DESCRIPTION OF THE TASK: Every record here should be printed again exactly.

EXERCISE MATERIAL:
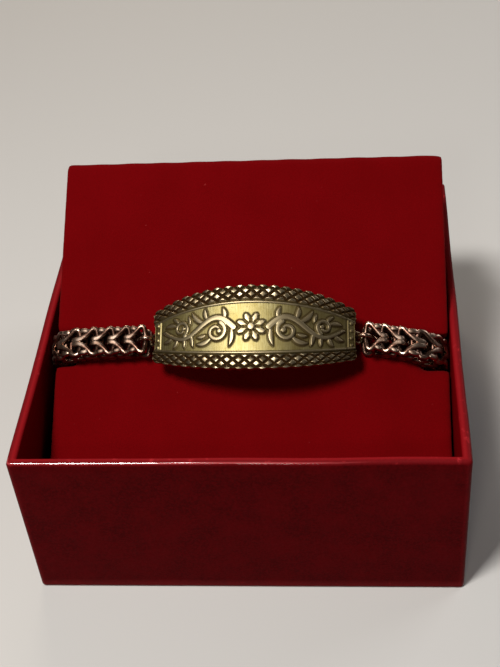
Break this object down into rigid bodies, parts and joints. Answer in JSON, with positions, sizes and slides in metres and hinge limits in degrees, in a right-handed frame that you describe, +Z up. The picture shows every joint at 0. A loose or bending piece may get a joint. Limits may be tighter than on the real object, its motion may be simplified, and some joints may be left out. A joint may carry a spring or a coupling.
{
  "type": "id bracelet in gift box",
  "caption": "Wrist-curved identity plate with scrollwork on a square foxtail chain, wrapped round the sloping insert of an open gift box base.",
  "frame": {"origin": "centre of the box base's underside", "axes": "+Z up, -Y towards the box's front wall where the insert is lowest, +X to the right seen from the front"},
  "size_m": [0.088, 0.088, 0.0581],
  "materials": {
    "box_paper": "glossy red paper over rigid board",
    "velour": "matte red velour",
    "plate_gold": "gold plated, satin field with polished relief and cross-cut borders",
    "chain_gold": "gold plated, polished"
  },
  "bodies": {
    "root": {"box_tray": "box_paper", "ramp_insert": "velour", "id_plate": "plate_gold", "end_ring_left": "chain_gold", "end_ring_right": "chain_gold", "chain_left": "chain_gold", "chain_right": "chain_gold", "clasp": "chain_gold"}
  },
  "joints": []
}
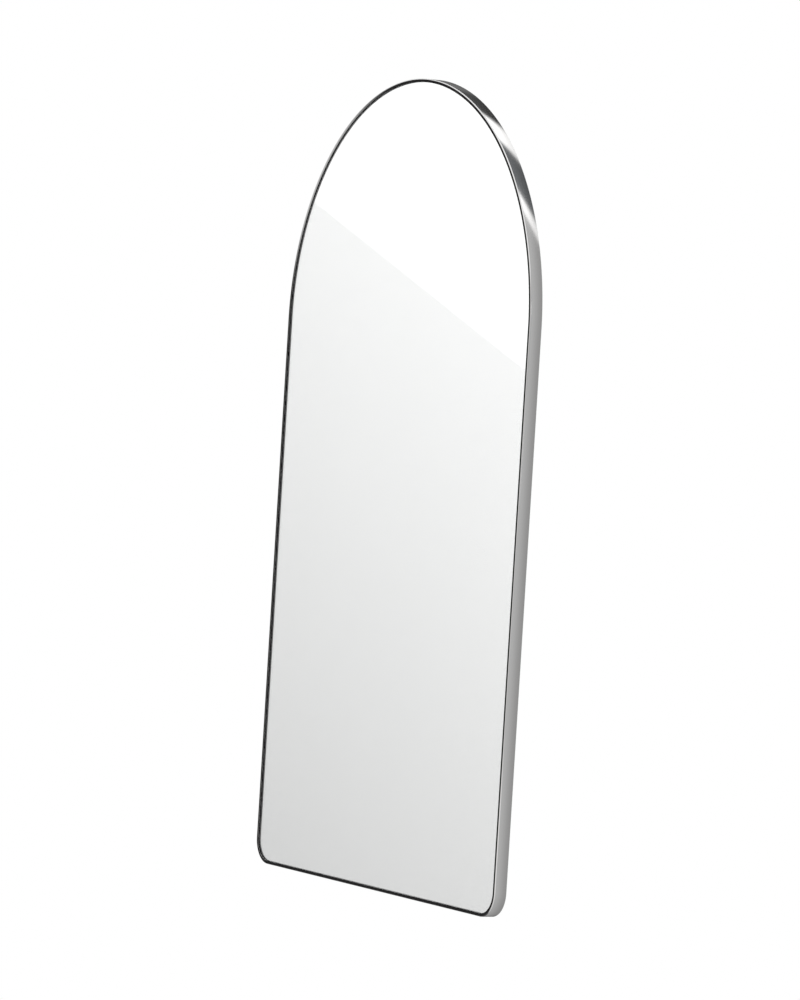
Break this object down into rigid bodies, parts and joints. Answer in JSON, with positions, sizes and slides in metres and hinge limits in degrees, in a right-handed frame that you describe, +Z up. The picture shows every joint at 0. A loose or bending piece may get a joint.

FULL SOLUTION:
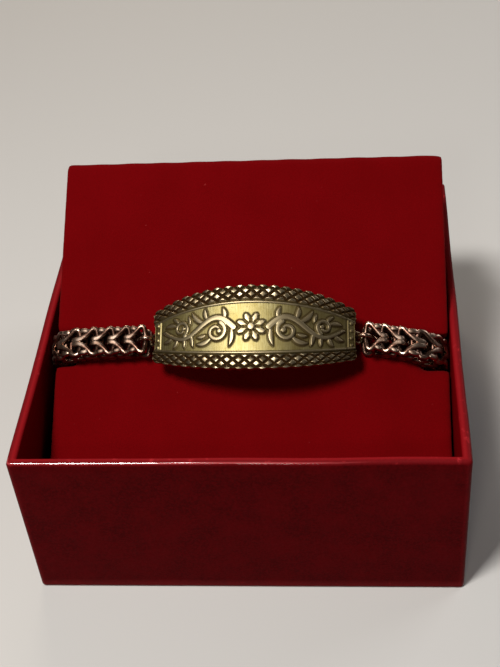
Break this object down into rigid bodies, parts and joints. Answer in JSON, with positions, sizes and slides in metres and hinge limits in degrees, in a right-handed frame that you describe, +Z up. The picture shows every joint at 0. A loose or bending piece may get a joint. Limits may be tighter than on the real object, its motion may be simplified, and some joints may be left out. A joint may carry a spring or a coupling.
{
  "type": "id bracelet in gift box",
  "caption": "Wrist-curved identity plate with scrollwork on a square foxtail chain, wrapped round the sloping insert of an open gift box base.",
  "frame": {"origin": "centre of the box base's underside", "axes": "+Z up, -Y towards the box's front wall where the insert is lowest, +X to the right seen from the front"},
  "size_m": [0.088, 0.088, 0.0581],
  "materials": {
    "box_paper": "glossy red paper over rigid board",
    "velour": "matte red velour",
    "plate_gold": "gold plated, satin field with polished relief and cross-cut borders",
    "chain_gold": "gold plated, polished"
  },
  "bodies": {
    "root": {"box_tray": "box_paper", "ramp_insert": "velour", "id_plate": "plate_gold", "end_ring_left": "chain_gold", "end_ring_right": "chain_gold", "chain_left": "chain_gold", "chain_right": "chain_gold", "clasp": "chain_gold"}
  },
  "joints": []
}
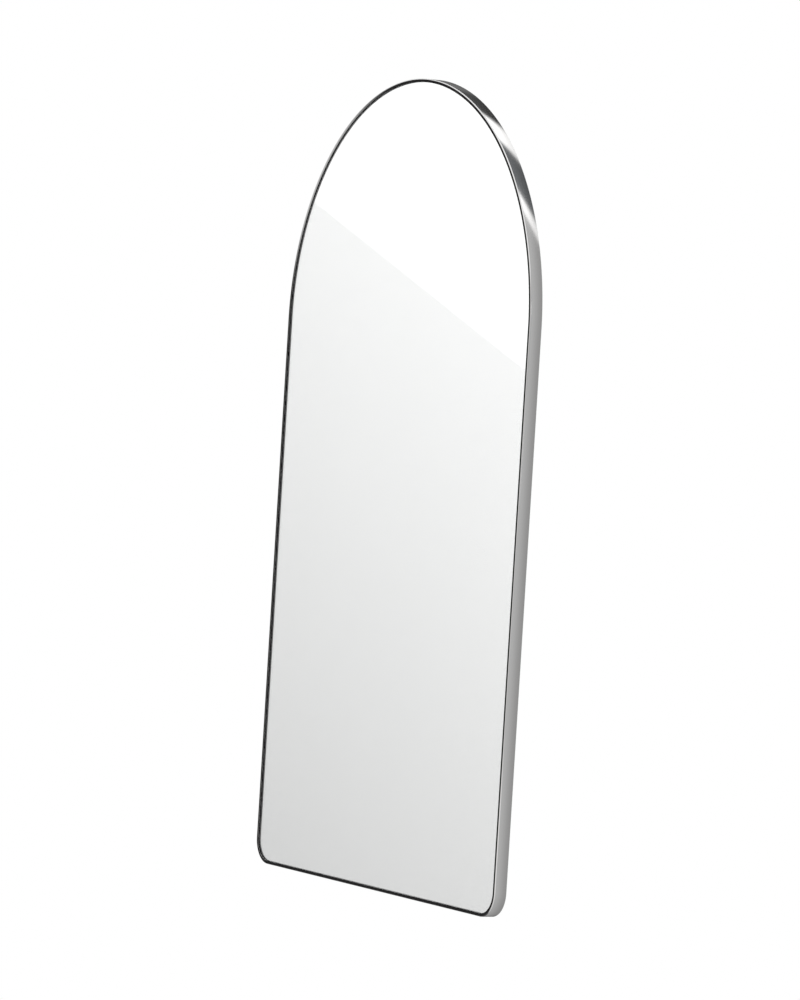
Break this object down into rigid bodies, parts and joints. Answer in JSON, with positions, sizes and slides in metres and hinge limits in degrees, in a right-handed frame that you describe, +Z up. The picture shows every joint at 0. A loose or bending piece may get a joint.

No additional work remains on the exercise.